Methods: We provided the problem of the lack of access to globally available and affordable laparoscopic imaging platforms to an interdisciplinary team of graduate students. Problem validation, needs definition and stakeholder analysis was completed using ethnographic research and the design thinking process. Solution development was conducted through an iterative process that considered environmental constraints, patient safety and usability studies. Device design and prototyping were conducted under regulatory requirements. Device testing and first in man trails were conducted under institutional approval.
Results: We have developed an imaging platform that leverages advances in CMOS image sensor technology and high intensity LED lighting to create a high-definition medical/surgical imaging system. The device provides 780P-HD image quality at a rate of 30+ frames per second. The resultant laparoscope has universal connectivity with almost any image monitor (tablet, laptop, HD-TV, smartphone, etc.). In addition, the technology can run for up to 8-hours on a tablet or laptop. Large animal testing, handle design, ergonomics and first-in-man trials demonstrated positive user feedback. The technology meets FDA and European Union regulatory requirements and is under going formal regulatory review.
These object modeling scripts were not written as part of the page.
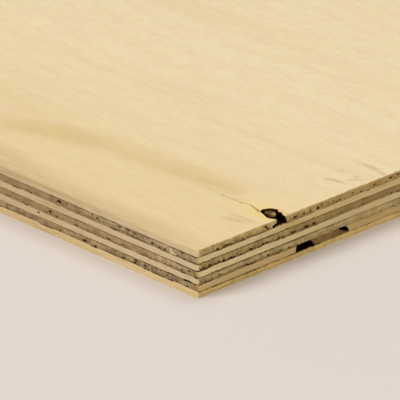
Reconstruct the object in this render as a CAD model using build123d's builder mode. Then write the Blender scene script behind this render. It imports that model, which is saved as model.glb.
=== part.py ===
from build123d import *
import math
import os

os.makedirs("parts", exist_ok=True)

# A sheet of seven-ply plywood lying flat, in millimetres.
# X runs along the grain of the face, Y across it, Z up from the underside.
# The origin is the middle of the underside.
# The knots and the joint are at the corner where the end at +X meets the side at -Y.
sheet_length = 1220.0
sheet_width = 610.0

# Thicknesses of the veneers. The inner ones alternate, crossbands and long plies.
face_thickness = 2.5
back_thickness = 2.5
crossband_thickness = 2.6
long_ply_thickness = 2.6

# Hole that a dead knot left in the face, as an oval roughly along the grain, open at the end
# of the sheet.
face_hole_length = 11.2
face_hole_width = 6.7
face_hole_inset = 4.5
face_hole_from_side = 41.5
face_hole_turn = -7.0

# Crack that runs along the grain from the tip of that hole. It is a long wedge that
# starts in the middle of the hole, drifts a little to the side and ends almost closed.
crack_length = 16.0
crack_mouth = 1.1
crack_tip = 0.2
crack_drift = 1.1

# What is left of the knot stands in the hole, a little lower than the face, with its crown eased.
face_knot_length = 5.6
face_knot_width = 4.4
face_knot_drop = 0.4
face_knot_crown = 0.4
face_knot_inset = 6.3
face_knot_offset = 0.4
face_knot_turn = -7.0

# The second veneer is in two pieces. The strip's end slopes back from its upper edge,
# and the ply below swells up into the joint, where its crest is as wide as the gap.
strip_width = 13.5
strip_slope = 2.9
joint_gap = 0.7
band_end_round = 0.6

# Knot hole of the lower crossband, an oval along its own grain, open at the end of the sheet.
# The wall farther from the side bends in over the hole, in a quarter round.
band_hole_length = 27.4
band_hole_depth = 14.4
band_hole_inset = 2.0
band_hole_from_side = 61.4
band_hole_round = 2.5

# The loose knot in it, an oval sawn off with the sheet. On the sawn end there is a wide void
# beside it on the near side, where its flank leans over the void, and a narrow one on the far
# side, where it runs out into a low tongue. The voids are measured at the top of the knot.
band_knot_depth = 7.0
near_void_width = 7.3
knot_flank_lean = 2.1
far_void_width = 5.0
knot_tongue_length = 3.8
knot_tongue_height = 1.7
knot_tongue_tip = 0.2
knot_tongue_clearance = 0.6

# Places that follow from the sizes above.
end_x = sheet_length / 2
side_y = -sheet_width / 2
back_top = back_thickness
lower_crossband_top = back_top + crossband_thickness
lower_long_top = lower_crossband_top + long_ply_thickness
core_top = lower_long_top + crossband_thickness
upper_long_top = core_top + long_ply_thickness
upper_crossband_top = upper_long_top + crossband_thickness
sheet_thickness = upper_crossband_top + face_thickness
face_hole_x = end_x - face_hole_inset
face_hole_y = side_y + face_hole_from_side
crack_end_x = face_hole_x - face_hole_length / 2 - crack_length
band_hole_x = end_x - band_hole_inset
band_hole_y = side_y + band_hole_from_side
band_hole_cut = math.sqrt(1 - (2 * band_hole_inset / band_hole_depth) ** 2)
near_wall_y = band_hole_y - band_hole_cut * band_hole_length / 2
far_wall_y = band_hole_y + band_hole_cut * band_hole_length / 2
knot_near_y = near_wall_y + near_void_width
knot_far_y = far_wall_y - far_void_width
tongue_end_y = far_wall_y - knot_tongue_clearance
strip_top_x = end_x - strip_width
strip_foot_x = strip_top_x + strip_slope
joint_x = strip_top_x - joint_gap


def veneer(bottom, thickness):
    """A plain full-size veneer whose underside is at the height given."""
    with BuildPart() as ply:
        with BuildSketch(Plane.XY.offset(bottom)):
            Rectangle(sheet_length, sheet_width)
        extrude(amount=thickness)
    return ply


# The veneers of the underside and of the middle have nothing cut into them.
back_veneer = veneer(0, back_thickness)
lower_long_ply = veneer(lower_crossband_top, long_ply_thickness)
core_crossband = veneer(lower_long_top, crossband_thickness)

# Sixth veneer, with the knot hole cut through it and then the rounded wall filled in over it.
with BuildPart() as lower_crossband:
    with BuildSketch(Plane.XY.offset(back_top)):
        Rectangle(sheet_length, sheet_width)
        with Locations((band_hole_x, band_hole_y)):
            Ellipse(band_hole_depth / 2, band_hole_length / 2, mode=Mode.SUBTRACT)
    extrude(amount=crossband_thickness)
    with BuildSketch(Plane.YZ.offset(end_x)):
        with BuildLine():
            EllipticalCenterArc(
                (far_wall_y - band_hole_round, back_top),
                band_hole_round,
                crossband_thickness,
                start_angle=0,
                arc_size=90,
            )
            Polyline(
                (far_wall_y - band_hole_round, lower_crossband_top),
                (far_wall_y + band_hole_round, lower_crossband_top),
                (far_wall_y + band_hole_round, back_top),
                (far_wall_y, back_top),
            )
        make_face()
    extrude(amount=-band_hole_depth / 2)

# The knot fills the hole's height, and the end of the sheet cuts it off flat.
with BuildPart() as lower_crossband_knot:
    with BuildSketch(Plane.YZ.offset(end_x)):
        with BuildLine():
            Polyline(
                (knot_near_y + knot_flank_lean, back_top),
                (tongue_end_y, back_top),
                (tongue_end_y, back_top + knot_tongue_tip),
                (tongue_end_y - knot_tongue_length, back_top + knot_tongue_height),
                (knot_far_y, lower_crossband_top),
                (knot_near_y, lower_crossband_top),
                close=True,
            )
        make_face()
    extrude(amount=-band_knot_depth)
    with BuildSketch(Plane.XY.offset(back_top)):
        with Locations((end_x, (knot_near_y + far_wall_y) / 2)):
            Ellipse(band_knot_depth, (far_wall_y - knot_near_y) / 2)
    extrude(amount=crossband_thickness, mode=Mode.INTERSECT)

# Third veneer, with the ridge along the joint of the veneer above it.
with BuildPart() as upper_long_ply:
    with BuildSketch(Plane.XY.offset(core_top)):
        Rectangle(sheet_length, sheet_width)
    extrude(amount=long_ply_thickness)
    with BuildSketch(Plane.XZ.offset(-side_y)):
        with BuildLine():
            Polyline(
                (joint_x, upper_long_top),
                (strip_foot_x, upper_long_top),
                (strip_top_x, upper_crossband_top),
                (joint_x, upper_crossband_top),
                close=True,
            )
        make_face()
    extrude(amount=-sheet_width)

# Second veneer up to the joint, with the upper edge of its end rounded over.
with BuildPart() as upper_crossband:
    with BuildSketch(Plane.XY.offset(upper_long_top)):
        with Locations((-end_x, side_y)):
            Rectangle(joint_x + end_x, sheet_width, align=(Align.MIN, Align.MIN))
    extrude(amount=crossband_thickness)
    fillet(upper_crossband.faces().sort_by(Axis.X)[-1].edges().sort_by(Axis.Z)[-1], band_end_round)

# The strip beyond the joint, with its sloping end over the ridge.
with BuildPart() as upper_crossband_strip:
    with BuildSketch(Plane.XZ.offset(-side_y)):
        with BuildLine():
            Polyline(
                (strip_foot_x, upper_long_top),
                (end_x, upper_long_top),
                (end_x, upper_crossband_top),
                (strip_top_x, upper_crossband_top),
                close=True,
            )
        make_face()
    extrude(amount=-sheet_width)

# Face veneer, with the knot hole and the crack cut through it.
with BuildPart() as face_veneer:
    with BuildSketch(Plane.XY.offset(upper_crossband_top)):
        Rectangle(sheet_length, sheet_width)
        with Locations((face_hole_x, face_hole_y)):
            Ellipse(face_hole_length / 2, face_hole_width / 2, rotation=face_hole_turn, mode=Mode.SUBTRACT)
        with BuildLine():
            Polyline(
                (face_hole_x, face_hole_y - crack_mouth / 2),
                (face_hole_x, face_hole_y + crack_mouth / 2),
                (crack_end_x, face_hole_y - crack_drift + crack_tip / 2),
                (crack_end_x, face_hole_y - crack_drift - crack_tip / 2),
                close=True,
            )
        make_face(mode=Mode.SUBTRACT)
    extrude(amount=face_thickness)

# The rest of the knot stands on the second veneer.
with BuildPart() as face_knot:
    with BuildSketch(Plane.XY.offset(upper_crossband_top)):
        with Locations((end_x - face_knot_inset, face_hole_y + face_knot_offset)):
            Ellipse(face_knot_length / 2, face_knot_width / 2, rotation=face_knot_turn)
    extrude(amount=face_thickness - face_knot_drop)
    chamfer(face_knot.edges().sort_by(Axis.Z)[-1], face_knot_crown)

pieces = {
    "face_veneer": face_veneer,
    "face_knot": face_knot,
    "upper_crossband": upper_crossband,
    "upper_crossband_strip": upper_crossband_strip,
    "upper_long_ply": upper_long_ply,
    "core_crossband": core_crossband,
    "lower_long_ply": lower_long_ply,
    "lower_crossband": lower_crossband,
    "lower_crossband_knot": lower_crossband_knot,
    "back_veneer": back_veneer,
}
for name, piece in pieces.items():
    piece.part.label = name
    export_step(piece.part, f"parts/{name}.step")
print("sheet thickness", sheet_thickness)
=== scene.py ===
import math

import bpy
import numpy as np
from mathutils import Matrix, Vector
from mathutils.geometry import delaunay_2d_cdt


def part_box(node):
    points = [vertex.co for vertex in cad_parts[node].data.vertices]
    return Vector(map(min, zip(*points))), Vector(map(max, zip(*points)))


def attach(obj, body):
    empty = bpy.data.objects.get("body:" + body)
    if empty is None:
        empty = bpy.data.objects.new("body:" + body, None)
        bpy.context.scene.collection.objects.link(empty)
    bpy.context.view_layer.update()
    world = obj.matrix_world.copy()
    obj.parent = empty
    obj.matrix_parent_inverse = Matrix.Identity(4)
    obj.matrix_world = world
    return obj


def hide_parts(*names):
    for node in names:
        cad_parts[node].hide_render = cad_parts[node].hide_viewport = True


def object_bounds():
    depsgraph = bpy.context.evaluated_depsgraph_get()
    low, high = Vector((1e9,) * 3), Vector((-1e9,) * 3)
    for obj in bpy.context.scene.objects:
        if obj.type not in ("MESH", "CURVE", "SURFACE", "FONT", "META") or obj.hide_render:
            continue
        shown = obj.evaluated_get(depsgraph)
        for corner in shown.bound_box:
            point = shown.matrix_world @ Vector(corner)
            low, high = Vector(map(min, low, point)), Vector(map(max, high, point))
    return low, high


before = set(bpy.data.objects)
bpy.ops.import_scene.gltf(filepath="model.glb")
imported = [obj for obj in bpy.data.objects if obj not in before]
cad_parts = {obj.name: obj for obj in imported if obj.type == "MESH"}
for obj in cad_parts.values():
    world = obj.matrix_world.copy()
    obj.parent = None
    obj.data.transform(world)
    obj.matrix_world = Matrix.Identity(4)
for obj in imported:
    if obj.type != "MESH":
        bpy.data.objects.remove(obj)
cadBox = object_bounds()
print("frame loaded, the CAD box is", [list(corner) for corner in cadBox])

# Everything is worked out in millimetres and turned into metres when a mesh is made.
# A place on the sheet is often given as u, v: how far it is in from the end with the knots,
# and how far in from the side next to them.
mm = 0.001
veneers = ["back_veneer", "lower_crossband", "lower_long_ply", "core_crossband",
           "upper_long_ply", "upper_crossband", "face_veneer"]
glueHeights = [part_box(name)[0].z / mm for name in veneers] + [cadBox[1].z / mm]
endX, farEndX = cadBox[1].x / mm, cadBox[0].x / mm
sideY, farSideY = cadBox[0].y / mm, cadBox[1].y / mm

meshing = {
    "reach": [0, 115, 190, 260],          # distance from the knotty corner
    "spacing": [0.27, 0.31, 0.9, 1.15],   # and how far apart the edge's columns stand there
    "rows": [0, 0.03, 0.08, 0.16, 0.27, 0.4, 0.53, 0.66, 0.77, 0.86, 0.93, 0.975, 1],  # shares of a veneer
    "hidden": 12.0,                       # spacing along edges that another veneer covers
    "cornerRound": 0.45,                  # radius of the sheet's upright edges
    "hiddenRound": 0.01,                  # and of those that other veneers cover
    "gridStep": 45.0,                     # spacing of the points inside a flat surface
    "rimInset": 3.0,                      # a glue line is back at its own height this far in
    "rimStep": 6.0,                       # spacing of the points that hold it there
}


def lattice(a, b, seed):
    # value noise: random numbers at the whole places of a and b, with a smooth step in between
    table = np.random.default_rng(seed).random((256, 256))
    ia, ib = np.floor(a).astype(int), np.floor(b).astype(int)
    fa, fb = a - ia, b - ib
    fa, fb = fa * fa * (3 - 2 * fa), fb * fb * (3 - 2 * fb)
    near = table[ia % 256, ib % 256] * (1 - fa) + table[(ia + 1) % 256, ib % 256] * fa
    far = table[ia % 256, (ib + 1) % 256] * (1 - fa) + table[(ia + 1) % 256, (ib + 1) % 256] * fa
    return near * (1 - fb) + far * fb


def fractal(a, b, seed, octaves=3):
    # value noise in octaves, each twice as fine and half as strong, scaled back to 0..1
    total, weight = 0, 0
    for octave in range(octaves):
        share = 0.5 ** octave
        total = total + share * lattice(a * 2 ** octave + 37 * octave, b * 2 ** octave, seed + octave)
        weight += share
    return total / weight


def above(value, low, high):
    # smooth step: 0 under low, 1 over high
    t = np.clip((value - low) / (high - low), 0, 1)
    return t * t * (3 - 2 * t)


def fromCorner(xy):
    # u and v of places given as x, y
    return endX - xy[..., 0], xy[..., 1] - sideY


def wavy(along, cell, seed, octaves=1):
    # value noise along a line only
    return fractal(along / cell, along * 0, seed, octaves)


def moved(xy, dx=0, dy=0):
    return np.stack([xy[..., 0] + dx, xy[..., 1] + dy], -1)


def run(start, end, kind, coarse=None):
    # points on a straight line, where the running total of one over the wanted spacing is a
    # whole number. The end point belongs to the next run
    start, end = np.array(start, float), np.array(end, float)
    length = np.hypot(*(end - start))
    places = np.linspace(0, length, 3000)
    u, v = fromCorner(start + np.outer(places / length, end - start))
    wanted = np.interp(np.hypot(u, v), meshing["reach"], meshing["spacing"])
    wanted = wanted if coarse is None else coarse + 0 * u
    total = np.concatenate([[0], np.cumsum(np.diff(places) * 0.5 * (1 / wanted[1:] + 1 / wanted[:-1]))])
    count = max(1, int(round(total[-1])))
    at = np.interp(np.arange(count) / count * total[-1], total, places)
    return start + np.outer(at / length, end - start), [kind] * count


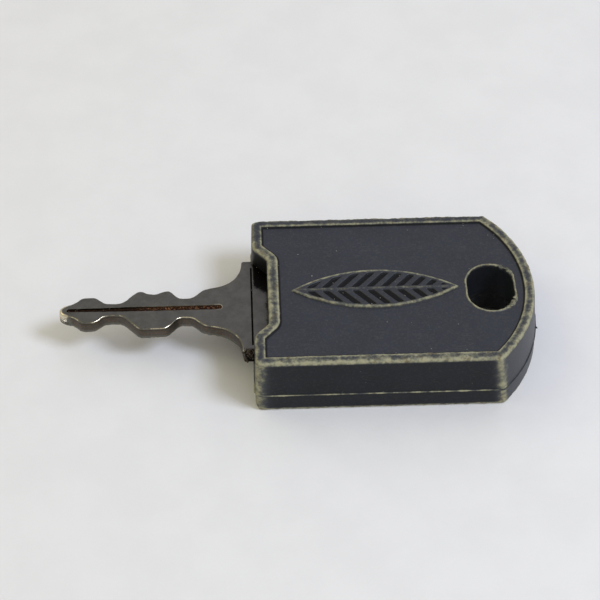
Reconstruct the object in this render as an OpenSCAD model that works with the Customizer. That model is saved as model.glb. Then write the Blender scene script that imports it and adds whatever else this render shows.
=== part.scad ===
// Key with a two-part moulded head. The blade lies along X with its tip at -X, the ring hole is at +X,
// and the head lies flat on Z = 0. The origin is under the middle of the whole key.
// Inside each module X is counted from the head's front face: +X runs back into the head.

/* [Head] */
// Length of the head, from its front face to the end of its nose
head_l = 38.7; // [37:0.1:42]
// Width of the head
head_w = 27.2; // [26.6:0.1:30]
// Thickness of the head
head_h = 9.5; // [9.3:0.1:11]
// Radius of the rounded nose
nose_r = 19.1; // [18:0.1:22]
// Radius of the two front corners
front_corner_r = 0.9; // [0.4:0.1:2]
// Height of the joint between the lower cover and the upper shell
seam_z = 3.2; // [3:0.1:3.4]
// Thickness of the outer walls
wall_t = 1.8; // [1.4:0.1:2]
// Thickness of the floor and of the roof
skin_t = 1.8; // [1.4:0.1:1.9]

/* [Rim and panel] */
// Width of the raised rim around each panel
rim_w = 1.4; // [1:0.1:2]
// Width of the rim along the back of the notch
notch_rim_w = 1.6; // [1:0.1:2]
// Depth of the panels below the rim
panel_depth = 0.4; // [0.2:0.05:0.6]
// Depth of the notch in the front edge
notch_depth = 2.0; // [1.5:0.1:2.2]
// Width of the notch across its back
notch_back_w = 12; // [10:0.1:13]
// Width of the notch across its mouth
notch_mouth_w = 16.4; // [15:0.1:17]

/* [Ring hole] */
// Length of the oval ring hole, across the head
ring_hole_l = 8.5; // [7:0.1:10]
// Width of the oval ring hole, along the head
ring_hole_w = 6.4; // [5:0.1:7.4]
// Distance from the head's front face to the middle of the ring hole
ring_hole_x = 32.7; // [32:0.1:33]
// How far the ring hole sits off the centre line, towards the far side
ring_hole_y = -0.3; // [-1:0.1:1]
// Thickness of the sleeve around the ring hole
ring_sleeve_t = 1.4; // [1:0.1:1.4]

/* [Leaf relief] */
// Length of the raised leaf on the panel
leaf_l = 23.5; // [18:0.1:24]
// Width of the raised leaf
leaf_w = 7.4; // [5:0.1:9]
// Height of the leaf above the panel
leaf_h = 0.35; // [0.15:0.01:0.35]
// Number of sunk veins on each side of the leaf
leaf_veins = 9; // [3:1:11]

/* [Blade] */
// Length of the blade that stands out of the head
blade_l = 26.7; // [26.3:0.1:27.2]
// Thickness of the blade and its tang
blade_t = 2; // [1.8:0.1:2.1]
// Height of the blade's upper face
blade_top_z = 6.4; // [6.3:0.1:6.5]
// Half-width of the flared shoulder
shoulder_half_w = 8.6; // [8.4:0.1:8.7]
// Radius of the hollow flare between the blade and its shoulder
flare_r = 4.3; // [4:0.1:4.4]
// Width of the groove along the middle of the blade
groove_w = 0.85; // [0.5:0.05:1]
// Depth of the groove in each face of the blade
groove_depth = 0.35; // [0.2:0.05:0.5]

/* [Tang and posts] */
// Length of the tang inside the head
tang_l = 24; // [22:0.1:25]
// Half-width of the tang behind its shoulder
tang_half_w = 6.4; // [5:0.1:6.6]
// Diameter of the moulded posts that hold the tang
post_d = 3.2; // [2.5:0.1:3.5]

/* [Transponder] */
// Diameter of the glass transponder capsule
capsule_d = 3.1; // [2:0.1:3.2]
// Length of the capsule
capsule_l = 13; // [10:0.1:13.5]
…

Estimate cost of production is between $50-90 per scope, depending on quantities produced.
Conclusion: Our team of students and faculty was able to create a low-cost high-definition laparoscopic imaging platform that we believe will facilitate the expansion of laparoscopic surgery worldwide. The pipeline innovation process created at our university has allowed us to accelerate the development of the device under regulatory requirements and has allowed initial testing and user feedback studies. The results of our studies through both surrogate and primary stakeholder analysis have demonstrated technology feasibility and substantial customer interest.